Oleh: Sugandi
Ikatan Orang Hilang Indonesia (Ikohi) dan Komisi untuk Orang Hilang dan Korban Tindak Kekerasan (Kontras), mempertanyakan sikap pemerintah yang belum merespon hasil rekomendasi Komisi Nasional Hak Asasi Manusia (Komnas HAM) dan Panitia Khusus (Pansus) DPR untuk kasus penghilangan paksa.
Sikap pemerintah dinilai bertolak belakang dengan kepercayaan Perserikatan Bangsa-Bangsa (PBB) untuk memiih kembali Indonesia sebagai anggota Dewan HAM PBB pada 20 Mei 2011 lalu.
"Dengan kepercayaan itu, seharusnya pemerintah menunjukkan sikapnya dengan menindaklanjuti rekomendasi Pansus DPR soal Orang Hilang. Yaitu, melakukan pencarin terhadap korban yang masih hilang dan mengeluarkan Keppres pembentukan pengadilan HAM, memberikan rehabilitasi dan kompensasi kepada keluarga korban dan meratifikasi konvensi internasional Perlindungan Semua Orang dari Penghilangan Paksa," ujar Koordinator Ikohi, Mugiyanto, kemarin.
Ia juga meminta pemerintah untuk mencegah pencitraan dan diplomasi politik HAM di level internasional untuk menghambat upaya pemenuhan kebenaran dan keadilan di tingkat nasional.

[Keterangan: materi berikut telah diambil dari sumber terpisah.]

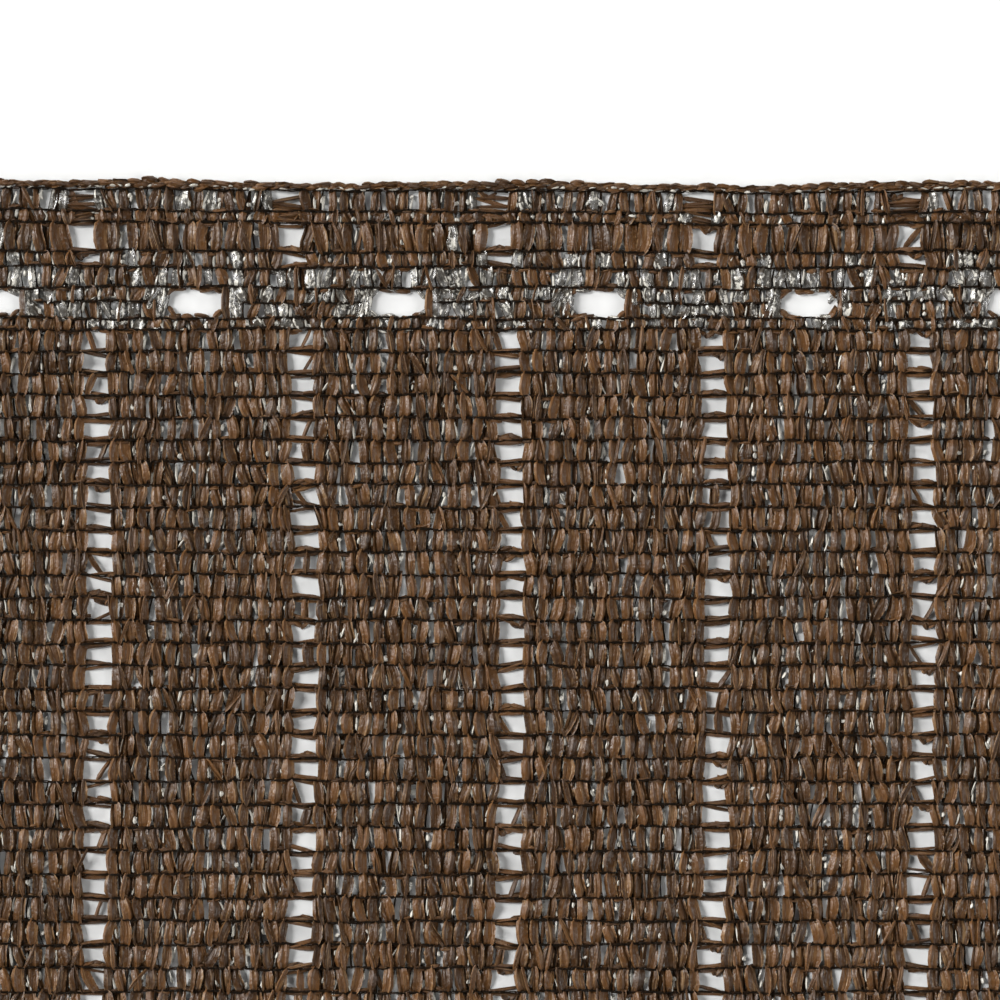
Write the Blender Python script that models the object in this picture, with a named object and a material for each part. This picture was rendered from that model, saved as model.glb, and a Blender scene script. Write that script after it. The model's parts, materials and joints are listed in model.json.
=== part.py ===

"Ada dua momentum penting dalam agenda penegakan HAM pada akhir pekan di bulan Mei. Pertama, terpilihnya kembali Indonesia sebagai anggota Dewan HAM PBB (20/5). Kedua, pekan internasional menentang penghilangan orang secara paksa yang jatuh pada akhir Mei.
Ia mengatakan, momentum tersebut seharusnya menjadi refleksi dan tantangan bagi pemerintah untuk menyelesaikan kasus-kasus pelanggaran HAM yang mandek di level nasional, termasuk di antaranya kasus penghilangan orang secara paksa.
Praktik penghilangan orang secara paksaa terjadi dalam tragedi 1965/1966, Tanjung Priok 1984, Talangsari 1989, Operasi Militer di Aceh dan Papua dan kasus Penculikan Penghilangan 1997/ 1998.
"Para korban penghilangan paksa di Indonesia, sampai sekarang tidak diketahui keberadaan, nasib dan kondisinya, "ujarnya menambahkan.
Ia mengatakan, berdasarkan status pemerintah Indonesia sebagai anggota Dewan HAM PBB, hal itu seharusnya dimaknai secara substansial. Yakni,
Sementara itu, Kepala Divisi Pemantauan Impunitas Kontras Yati Andriyani mengatakan, absennya akuntabilitas negara terhadap kasus penghilangan paksa di dalam negeri, menunjukan komitmen HAM yang dibangun pemerintah di level internasional baru sebatas "pencitraan politik" dalam pergaulan internasional.